## YOUR INSTRUCTIONS
Retype word for word the lines lying between the line containing "for number, ball_angle" and the line containing "zip(*points))), Vector(map(max, zip(*points)))", together with those two lines themselves, and nothing besides.

---------- ENTRIES SUPPLIED

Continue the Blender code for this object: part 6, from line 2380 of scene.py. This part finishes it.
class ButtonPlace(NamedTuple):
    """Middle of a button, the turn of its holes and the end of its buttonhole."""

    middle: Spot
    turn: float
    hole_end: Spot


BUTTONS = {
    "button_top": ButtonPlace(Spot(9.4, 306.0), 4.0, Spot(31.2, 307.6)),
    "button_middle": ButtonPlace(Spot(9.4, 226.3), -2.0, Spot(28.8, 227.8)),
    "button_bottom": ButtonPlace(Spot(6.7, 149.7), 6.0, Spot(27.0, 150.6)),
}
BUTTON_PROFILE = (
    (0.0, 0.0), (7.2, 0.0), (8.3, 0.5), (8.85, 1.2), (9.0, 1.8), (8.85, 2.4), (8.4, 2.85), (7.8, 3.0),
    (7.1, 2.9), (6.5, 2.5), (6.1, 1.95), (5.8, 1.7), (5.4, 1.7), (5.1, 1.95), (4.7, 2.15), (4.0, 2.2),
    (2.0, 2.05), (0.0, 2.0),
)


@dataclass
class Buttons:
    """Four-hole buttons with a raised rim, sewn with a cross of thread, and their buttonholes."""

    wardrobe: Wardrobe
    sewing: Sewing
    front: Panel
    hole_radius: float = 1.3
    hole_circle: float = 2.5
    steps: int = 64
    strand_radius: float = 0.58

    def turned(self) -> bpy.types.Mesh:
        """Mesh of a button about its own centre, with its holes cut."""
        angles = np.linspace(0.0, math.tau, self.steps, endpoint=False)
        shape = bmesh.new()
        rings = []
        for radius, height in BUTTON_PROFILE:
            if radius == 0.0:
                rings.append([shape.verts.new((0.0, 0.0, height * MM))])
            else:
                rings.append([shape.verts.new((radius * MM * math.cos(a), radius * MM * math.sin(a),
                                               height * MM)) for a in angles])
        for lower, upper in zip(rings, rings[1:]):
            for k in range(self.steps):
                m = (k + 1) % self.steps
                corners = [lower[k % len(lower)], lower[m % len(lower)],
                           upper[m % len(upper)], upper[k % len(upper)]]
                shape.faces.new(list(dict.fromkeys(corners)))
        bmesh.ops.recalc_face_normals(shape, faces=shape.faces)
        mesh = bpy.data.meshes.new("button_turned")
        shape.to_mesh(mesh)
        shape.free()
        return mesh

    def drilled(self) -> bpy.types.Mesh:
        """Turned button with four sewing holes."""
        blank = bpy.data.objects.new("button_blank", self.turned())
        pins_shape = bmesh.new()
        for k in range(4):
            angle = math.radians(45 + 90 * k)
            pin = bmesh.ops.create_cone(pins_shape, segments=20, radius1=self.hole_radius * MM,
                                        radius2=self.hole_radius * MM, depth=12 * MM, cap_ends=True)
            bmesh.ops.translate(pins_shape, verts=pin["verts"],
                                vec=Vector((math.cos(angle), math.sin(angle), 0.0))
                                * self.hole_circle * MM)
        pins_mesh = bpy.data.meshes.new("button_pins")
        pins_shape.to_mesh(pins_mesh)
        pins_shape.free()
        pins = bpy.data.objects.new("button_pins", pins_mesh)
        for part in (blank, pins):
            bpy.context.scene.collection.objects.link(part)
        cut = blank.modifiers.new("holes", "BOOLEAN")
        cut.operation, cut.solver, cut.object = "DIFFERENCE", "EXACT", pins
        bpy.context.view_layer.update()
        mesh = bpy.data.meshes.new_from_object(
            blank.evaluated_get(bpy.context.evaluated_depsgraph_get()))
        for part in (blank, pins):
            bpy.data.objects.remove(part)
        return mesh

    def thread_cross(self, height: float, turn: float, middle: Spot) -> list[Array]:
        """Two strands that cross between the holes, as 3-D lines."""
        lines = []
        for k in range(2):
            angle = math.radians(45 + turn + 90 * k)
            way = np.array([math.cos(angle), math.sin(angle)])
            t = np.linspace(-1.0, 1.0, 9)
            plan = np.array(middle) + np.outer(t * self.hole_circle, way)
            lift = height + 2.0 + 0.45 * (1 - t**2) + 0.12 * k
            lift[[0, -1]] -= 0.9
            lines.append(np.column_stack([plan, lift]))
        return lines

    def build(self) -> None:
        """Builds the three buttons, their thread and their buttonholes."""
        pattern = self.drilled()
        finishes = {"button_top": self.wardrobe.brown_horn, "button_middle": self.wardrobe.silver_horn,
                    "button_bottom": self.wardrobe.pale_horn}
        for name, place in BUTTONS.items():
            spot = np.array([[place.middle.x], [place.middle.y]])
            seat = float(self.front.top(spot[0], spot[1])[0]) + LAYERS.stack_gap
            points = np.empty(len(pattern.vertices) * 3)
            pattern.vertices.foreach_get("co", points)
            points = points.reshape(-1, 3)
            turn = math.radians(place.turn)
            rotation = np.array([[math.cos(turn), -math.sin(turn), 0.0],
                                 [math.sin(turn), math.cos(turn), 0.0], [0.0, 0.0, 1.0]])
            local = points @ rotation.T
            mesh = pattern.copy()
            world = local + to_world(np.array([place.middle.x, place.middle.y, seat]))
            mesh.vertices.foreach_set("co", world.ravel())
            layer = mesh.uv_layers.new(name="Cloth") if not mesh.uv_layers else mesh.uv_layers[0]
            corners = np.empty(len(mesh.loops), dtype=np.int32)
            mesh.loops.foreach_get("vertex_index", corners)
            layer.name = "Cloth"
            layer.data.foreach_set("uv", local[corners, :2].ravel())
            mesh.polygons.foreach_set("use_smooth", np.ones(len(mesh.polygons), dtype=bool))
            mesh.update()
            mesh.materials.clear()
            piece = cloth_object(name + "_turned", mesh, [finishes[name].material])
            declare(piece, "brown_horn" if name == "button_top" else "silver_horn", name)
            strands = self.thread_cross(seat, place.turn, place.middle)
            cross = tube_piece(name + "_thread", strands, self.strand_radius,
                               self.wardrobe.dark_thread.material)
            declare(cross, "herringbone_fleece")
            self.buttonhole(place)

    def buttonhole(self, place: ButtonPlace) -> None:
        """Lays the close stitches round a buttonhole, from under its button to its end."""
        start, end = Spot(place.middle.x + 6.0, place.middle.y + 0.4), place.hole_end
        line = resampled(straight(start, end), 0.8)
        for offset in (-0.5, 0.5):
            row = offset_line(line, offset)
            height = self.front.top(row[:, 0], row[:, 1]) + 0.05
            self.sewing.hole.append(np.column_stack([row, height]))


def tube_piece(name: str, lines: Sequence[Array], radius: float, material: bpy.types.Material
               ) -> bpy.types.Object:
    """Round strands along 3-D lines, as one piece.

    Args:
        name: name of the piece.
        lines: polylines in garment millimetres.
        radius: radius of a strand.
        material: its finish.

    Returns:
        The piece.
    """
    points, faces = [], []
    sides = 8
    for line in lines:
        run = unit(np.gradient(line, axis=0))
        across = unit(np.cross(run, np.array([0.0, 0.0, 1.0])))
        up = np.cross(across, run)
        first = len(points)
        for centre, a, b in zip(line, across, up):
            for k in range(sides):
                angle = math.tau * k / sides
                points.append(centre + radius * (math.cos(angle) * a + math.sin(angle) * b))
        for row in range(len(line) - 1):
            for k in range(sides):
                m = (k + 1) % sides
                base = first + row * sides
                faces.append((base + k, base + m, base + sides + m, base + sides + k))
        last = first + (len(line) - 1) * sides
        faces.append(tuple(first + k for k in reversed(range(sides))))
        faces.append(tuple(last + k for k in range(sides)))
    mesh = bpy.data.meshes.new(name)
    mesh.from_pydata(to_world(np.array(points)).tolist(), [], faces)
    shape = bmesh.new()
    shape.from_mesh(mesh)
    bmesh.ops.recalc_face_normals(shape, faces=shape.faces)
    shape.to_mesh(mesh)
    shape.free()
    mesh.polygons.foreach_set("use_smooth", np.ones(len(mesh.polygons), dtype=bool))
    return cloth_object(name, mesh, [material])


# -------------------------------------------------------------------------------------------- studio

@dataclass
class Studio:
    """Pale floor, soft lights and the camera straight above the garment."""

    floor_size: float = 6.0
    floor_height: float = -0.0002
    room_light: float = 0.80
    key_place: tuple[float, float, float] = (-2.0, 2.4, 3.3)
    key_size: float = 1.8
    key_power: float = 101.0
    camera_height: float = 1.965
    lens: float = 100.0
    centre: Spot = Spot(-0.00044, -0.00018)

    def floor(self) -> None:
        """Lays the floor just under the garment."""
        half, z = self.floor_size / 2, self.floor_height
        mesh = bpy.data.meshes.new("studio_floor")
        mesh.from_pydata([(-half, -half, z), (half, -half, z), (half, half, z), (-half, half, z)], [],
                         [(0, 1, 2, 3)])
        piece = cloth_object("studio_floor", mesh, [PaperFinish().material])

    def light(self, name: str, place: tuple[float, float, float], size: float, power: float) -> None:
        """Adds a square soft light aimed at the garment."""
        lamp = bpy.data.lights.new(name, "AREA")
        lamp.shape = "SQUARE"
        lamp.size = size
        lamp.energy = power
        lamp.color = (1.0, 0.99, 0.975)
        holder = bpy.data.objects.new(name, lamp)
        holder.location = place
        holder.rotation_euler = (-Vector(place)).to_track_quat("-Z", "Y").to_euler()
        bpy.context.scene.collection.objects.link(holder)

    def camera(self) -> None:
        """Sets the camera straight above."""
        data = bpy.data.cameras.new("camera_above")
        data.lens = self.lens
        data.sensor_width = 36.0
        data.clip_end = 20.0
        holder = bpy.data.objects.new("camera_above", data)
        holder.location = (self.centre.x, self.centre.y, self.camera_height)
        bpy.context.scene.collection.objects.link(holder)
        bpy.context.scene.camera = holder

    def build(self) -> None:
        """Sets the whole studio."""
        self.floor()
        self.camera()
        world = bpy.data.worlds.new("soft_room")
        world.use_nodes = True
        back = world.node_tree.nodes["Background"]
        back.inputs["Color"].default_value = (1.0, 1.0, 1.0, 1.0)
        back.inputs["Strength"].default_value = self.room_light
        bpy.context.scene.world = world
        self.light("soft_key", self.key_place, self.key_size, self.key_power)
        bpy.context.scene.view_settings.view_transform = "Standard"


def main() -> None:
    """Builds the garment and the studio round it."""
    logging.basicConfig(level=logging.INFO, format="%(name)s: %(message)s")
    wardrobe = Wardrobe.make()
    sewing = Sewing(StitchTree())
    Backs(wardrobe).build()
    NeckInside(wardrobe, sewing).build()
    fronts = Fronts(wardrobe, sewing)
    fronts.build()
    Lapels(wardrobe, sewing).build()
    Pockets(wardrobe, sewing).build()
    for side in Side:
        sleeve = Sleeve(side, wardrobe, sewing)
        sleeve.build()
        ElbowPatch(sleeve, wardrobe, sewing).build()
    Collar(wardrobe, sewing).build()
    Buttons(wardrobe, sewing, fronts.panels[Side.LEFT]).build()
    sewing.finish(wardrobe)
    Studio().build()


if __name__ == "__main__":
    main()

--------------------
---------- ENTRIES SUPPLIED

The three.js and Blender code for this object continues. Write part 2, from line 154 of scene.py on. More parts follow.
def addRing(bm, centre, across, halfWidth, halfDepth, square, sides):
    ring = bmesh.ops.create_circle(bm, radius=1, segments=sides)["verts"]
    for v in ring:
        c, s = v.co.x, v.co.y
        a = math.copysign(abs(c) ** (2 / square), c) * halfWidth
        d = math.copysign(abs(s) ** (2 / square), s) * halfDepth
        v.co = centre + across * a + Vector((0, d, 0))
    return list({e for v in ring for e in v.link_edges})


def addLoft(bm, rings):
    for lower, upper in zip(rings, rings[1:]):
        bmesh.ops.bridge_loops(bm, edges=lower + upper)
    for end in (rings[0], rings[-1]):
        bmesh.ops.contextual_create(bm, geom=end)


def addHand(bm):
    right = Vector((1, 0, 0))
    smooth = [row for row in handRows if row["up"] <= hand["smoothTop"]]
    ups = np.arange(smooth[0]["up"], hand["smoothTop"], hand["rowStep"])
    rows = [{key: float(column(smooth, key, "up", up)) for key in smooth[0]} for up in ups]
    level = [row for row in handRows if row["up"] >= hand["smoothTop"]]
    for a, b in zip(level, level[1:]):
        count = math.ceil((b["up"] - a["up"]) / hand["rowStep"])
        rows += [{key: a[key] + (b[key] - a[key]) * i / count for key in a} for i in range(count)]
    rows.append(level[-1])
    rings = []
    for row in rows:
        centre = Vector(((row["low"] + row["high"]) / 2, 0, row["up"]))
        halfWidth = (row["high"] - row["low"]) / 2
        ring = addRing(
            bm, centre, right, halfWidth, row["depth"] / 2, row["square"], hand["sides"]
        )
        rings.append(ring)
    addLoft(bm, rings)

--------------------
---------- ENTRIES SUPPLIED

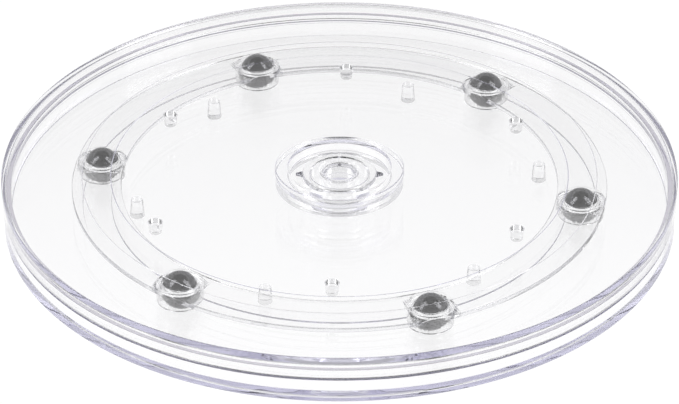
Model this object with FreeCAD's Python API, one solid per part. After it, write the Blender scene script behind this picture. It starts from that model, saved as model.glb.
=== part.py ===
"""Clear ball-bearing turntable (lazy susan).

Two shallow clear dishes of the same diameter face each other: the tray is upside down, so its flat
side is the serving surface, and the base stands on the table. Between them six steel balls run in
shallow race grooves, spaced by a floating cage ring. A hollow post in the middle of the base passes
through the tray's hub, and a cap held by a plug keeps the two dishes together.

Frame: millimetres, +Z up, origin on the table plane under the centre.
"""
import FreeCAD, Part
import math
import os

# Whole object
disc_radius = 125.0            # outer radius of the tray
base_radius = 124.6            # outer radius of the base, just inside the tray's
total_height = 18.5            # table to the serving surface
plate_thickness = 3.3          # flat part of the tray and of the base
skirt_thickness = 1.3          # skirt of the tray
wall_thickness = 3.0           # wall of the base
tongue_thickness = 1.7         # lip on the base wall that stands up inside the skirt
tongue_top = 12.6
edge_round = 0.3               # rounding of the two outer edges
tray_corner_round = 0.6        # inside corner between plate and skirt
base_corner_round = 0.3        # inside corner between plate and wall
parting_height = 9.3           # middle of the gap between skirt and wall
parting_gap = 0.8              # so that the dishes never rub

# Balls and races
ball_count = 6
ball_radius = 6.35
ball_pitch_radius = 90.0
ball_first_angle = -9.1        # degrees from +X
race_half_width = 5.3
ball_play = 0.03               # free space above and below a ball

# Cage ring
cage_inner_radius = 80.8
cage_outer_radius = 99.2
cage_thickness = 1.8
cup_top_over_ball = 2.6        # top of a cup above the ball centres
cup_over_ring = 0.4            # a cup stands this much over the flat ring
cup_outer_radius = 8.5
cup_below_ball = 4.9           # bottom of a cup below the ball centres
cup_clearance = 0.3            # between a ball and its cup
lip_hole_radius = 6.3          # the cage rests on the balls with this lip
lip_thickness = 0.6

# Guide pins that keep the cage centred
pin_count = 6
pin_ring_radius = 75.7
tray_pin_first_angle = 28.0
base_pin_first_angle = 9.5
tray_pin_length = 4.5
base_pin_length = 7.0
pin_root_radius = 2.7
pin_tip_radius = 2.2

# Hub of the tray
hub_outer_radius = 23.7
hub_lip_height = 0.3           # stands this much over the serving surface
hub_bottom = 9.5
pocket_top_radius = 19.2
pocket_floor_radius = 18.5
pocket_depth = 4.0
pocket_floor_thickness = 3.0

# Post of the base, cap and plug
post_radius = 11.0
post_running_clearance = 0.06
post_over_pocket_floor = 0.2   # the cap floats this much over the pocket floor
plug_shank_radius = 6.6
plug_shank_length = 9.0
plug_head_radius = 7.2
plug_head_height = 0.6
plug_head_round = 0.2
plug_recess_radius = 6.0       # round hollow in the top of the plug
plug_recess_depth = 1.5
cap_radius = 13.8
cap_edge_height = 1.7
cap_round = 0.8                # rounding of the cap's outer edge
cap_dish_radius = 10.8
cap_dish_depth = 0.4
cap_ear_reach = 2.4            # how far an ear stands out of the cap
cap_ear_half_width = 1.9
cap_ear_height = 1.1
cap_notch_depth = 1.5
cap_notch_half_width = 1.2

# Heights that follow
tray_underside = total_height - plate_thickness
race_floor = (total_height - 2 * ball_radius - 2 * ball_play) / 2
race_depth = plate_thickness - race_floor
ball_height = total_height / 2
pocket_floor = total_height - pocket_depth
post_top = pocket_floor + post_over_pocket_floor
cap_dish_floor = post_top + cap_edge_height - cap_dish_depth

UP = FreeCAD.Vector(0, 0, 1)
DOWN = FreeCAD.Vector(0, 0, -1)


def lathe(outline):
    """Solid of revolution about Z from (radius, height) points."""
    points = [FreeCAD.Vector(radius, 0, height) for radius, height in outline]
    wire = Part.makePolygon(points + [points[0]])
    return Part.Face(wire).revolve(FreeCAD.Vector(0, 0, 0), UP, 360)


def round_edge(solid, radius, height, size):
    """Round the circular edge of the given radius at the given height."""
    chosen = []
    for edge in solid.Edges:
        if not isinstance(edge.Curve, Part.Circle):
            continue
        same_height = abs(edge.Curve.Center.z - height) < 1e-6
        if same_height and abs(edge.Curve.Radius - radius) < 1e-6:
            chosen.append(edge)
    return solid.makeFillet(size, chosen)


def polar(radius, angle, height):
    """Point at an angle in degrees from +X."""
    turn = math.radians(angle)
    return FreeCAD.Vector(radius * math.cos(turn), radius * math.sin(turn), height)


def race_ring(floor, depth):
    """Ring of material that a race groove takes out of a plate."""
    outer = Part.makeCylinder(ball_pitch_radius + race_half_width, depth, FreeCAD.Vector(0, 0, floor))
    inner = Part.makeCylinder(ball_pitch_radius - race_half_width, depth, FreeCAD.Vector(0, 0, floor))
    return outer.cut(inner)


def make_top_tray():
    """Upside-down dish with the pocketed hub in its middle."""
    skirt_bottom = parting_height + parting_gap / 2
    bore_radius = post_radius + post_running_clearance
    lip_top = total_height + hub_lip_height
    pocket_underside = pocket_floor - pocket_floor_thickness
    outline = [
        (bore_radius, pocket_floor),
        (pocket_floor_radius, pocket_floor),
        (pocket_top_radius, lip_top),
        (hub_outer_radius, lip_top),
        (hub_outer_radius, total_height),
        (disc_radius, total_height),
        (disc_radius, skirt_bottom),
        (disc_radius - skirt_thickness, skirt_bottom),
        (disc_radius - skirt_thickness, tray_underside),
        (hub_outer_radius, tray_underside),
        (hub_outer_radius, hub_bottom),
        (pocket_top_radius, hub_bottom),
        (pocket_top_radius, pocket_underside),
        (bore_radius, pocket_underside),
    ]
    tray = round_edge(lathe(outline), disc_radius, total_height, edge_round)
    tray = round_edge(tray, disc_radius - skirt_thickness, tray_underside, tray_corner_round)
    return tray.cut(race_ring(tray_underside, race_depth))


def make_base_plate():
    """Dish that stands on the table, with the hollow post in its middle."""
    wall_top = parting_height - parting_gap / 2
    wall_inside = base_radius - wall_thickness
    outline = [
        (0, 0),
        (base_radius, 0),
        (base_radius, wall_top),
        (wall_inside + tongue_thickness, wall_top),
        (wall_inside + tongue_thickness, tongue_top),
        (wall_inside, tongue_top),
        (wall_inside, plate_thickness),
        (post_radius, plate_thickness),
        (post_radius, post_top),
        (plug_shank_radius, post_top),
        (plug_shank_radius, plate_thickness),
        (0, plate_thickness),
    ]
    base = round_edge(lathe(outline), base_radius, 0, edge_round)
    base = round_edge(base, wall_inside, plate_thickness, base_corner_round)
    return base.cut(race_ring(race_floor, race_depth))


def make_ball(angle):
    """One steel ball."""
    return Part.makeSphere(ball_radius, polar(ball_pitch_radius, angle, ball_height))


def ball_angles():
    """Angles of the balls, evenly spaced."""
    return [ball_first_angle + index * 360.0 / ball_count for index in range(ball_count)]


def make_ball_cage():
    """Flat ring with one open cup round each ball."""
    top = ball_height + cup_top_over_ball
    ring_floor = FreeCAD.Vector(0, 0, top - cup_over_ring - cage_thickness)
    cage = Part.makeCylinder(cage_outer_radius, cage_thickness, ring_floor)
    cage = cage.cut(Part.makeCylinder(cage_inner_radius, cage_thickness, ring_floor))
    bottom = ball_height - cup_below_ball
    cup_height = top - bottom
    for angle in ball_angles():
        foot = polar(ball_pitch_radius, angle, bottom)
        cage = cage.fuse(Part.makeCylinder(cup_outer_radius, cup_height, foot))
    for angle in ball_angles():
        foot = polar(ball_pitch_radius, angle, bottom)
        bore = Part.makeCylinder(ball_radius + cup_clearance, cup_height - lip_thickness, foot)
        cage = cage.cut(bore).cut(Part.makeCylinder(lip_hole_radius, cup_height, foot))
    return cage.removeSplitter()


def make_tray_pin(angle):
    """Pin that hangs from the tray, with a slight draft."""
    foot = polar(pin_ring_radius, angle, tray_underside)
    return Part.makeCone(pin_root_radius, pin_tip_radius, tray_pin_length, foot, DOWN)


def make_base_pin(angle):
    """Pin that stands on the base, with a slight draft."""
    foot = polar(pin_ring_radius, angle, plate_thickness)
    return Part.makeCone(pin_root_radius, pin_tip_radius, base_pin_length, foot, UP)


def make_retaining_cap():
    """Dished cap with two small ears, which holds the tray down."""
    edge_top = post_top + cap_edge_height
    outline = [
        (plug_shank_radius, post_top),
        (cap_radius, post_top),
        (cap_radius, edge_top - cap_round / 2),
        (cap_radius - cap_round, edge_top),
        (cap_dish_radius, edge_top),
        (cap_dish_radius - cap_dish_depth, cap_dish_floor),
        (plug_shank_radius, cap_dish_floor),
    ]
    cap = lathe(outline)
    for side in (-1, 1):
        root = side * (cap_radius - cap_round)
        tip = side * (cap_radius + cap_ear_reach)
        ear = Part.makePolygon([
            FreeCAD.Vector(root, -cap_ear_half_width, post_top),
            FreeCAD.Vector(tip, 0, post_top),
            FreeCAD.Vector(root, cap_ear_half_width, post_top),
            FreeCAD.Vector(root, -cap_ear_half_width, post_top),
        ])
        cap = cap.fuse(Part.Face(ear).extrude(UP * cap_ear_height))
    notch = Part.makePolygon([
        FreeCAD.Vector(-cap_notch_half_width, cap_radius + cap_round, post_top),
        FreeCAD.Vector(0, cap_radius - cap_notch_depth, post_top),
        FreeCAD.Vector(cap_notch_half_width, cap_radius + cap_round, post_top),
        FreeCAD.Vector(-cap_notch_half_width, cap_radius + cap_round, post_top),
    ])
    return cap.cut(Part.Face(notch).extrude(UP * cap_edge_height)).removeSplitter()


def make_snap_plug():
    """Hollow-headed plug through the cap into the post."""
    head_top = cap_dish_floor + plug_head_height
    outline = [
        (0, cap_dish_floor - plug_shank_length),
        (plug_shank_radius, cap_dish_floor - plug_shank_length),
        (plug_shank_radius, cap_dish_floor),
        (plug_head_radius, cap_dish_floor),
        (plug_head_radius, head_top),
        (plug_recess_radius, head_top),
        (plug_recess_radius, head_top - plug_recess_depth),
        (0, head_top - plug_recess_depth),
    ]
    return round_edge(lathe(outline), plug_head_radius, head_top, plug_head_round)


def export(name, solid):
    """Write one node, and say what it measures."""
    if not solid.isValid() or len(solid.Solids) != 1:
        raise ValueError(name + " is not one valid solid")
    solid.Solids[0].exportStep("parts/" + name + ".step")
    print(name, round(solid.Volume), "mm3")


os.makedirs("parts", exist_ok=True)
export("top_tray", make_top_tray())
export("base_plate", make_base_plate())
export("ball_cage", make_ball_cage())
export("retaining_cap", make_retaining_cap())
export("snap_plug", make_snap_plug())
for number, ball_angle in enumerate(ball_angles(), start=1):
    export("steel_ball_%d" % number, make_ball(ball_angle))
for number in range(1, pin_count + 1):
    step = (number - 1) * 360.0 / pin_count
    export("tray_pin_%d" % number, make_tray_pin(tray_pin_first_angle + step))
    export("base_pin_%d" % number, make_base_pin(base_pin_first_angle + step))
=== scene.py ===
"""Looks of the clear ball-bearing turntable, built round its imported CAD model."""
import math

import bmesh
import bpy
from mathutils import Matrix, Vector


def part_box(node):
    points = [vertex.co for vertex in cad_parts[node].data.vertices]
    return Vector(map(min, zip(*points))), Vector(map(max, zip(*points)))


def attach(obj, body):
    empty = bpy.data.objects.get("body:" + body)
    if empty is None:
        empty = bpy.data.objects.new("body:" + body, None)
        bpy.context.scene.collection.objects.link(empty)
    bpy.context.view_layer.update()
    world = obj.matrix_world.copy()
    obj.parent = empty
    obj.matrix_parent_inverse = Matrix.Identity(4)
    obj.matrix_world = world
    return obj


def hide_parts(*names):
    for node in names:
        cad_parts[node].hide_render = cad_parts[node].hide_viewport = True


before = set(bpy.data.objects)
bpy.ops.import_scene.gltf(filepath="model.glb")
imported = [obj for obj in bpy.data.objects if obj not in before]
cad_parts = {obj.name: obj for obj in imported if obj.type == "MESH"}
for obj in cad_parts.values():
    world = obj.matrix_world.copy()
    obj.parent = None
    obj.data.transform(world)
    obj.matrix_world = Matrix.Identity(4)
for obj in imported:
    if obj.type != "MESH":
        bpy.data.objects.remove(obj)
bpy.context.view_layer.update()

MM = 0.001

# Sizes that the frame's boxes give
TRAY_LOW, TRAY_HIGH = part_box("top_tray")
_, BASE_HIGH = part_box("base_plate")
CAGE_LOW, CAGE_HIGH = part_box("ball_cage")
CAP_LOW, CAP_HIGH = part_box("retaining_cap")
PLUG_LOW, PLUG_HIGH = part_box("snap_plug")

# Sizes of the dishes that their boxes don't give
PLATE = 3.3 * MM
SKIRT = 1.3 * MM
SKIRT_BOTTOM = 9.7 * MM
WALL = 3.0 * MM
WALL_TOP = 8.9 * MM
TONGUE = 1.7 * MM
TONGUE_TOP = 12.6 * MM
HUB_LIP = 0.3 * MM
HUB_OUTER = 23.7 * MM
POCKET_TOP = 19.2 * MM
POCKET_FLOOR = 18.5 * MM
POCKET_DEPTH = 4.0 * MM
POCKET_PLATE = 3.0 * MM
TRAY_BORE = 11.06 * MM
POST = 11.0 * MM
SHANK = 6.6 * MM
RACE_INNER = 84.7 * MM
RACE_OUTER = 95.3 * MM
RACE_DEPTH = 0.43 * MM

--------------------

## RESPONSE
for number, ball_angle in enumerate(ball_angles(), start=1):
    export("steel_ball_%d" % number, make_ball(ball_angle))
for number in range(1, pin_count + 1):
    step = (number - 1) * 360.0 / pin_count
    export("tray_pin_%d" % number, make_tray_pin(tray_pin_first_angle + step))
    export("base_pin_%d" % number, make_base_pin(base_pin_first_angle + step))
=== scene.py ===
"""Looks of the clear ball-bearing turntable, built round its imported CAD model."""
import math

import bmesh
import bpy
from mathutils import Matrix, Vector


def part_box(node):
    points = [vertex.co for vertex in cad_parts[node].data.vertices]
    return Vector(map(min, zip(*points))), Vector(map(max, zip(*points)))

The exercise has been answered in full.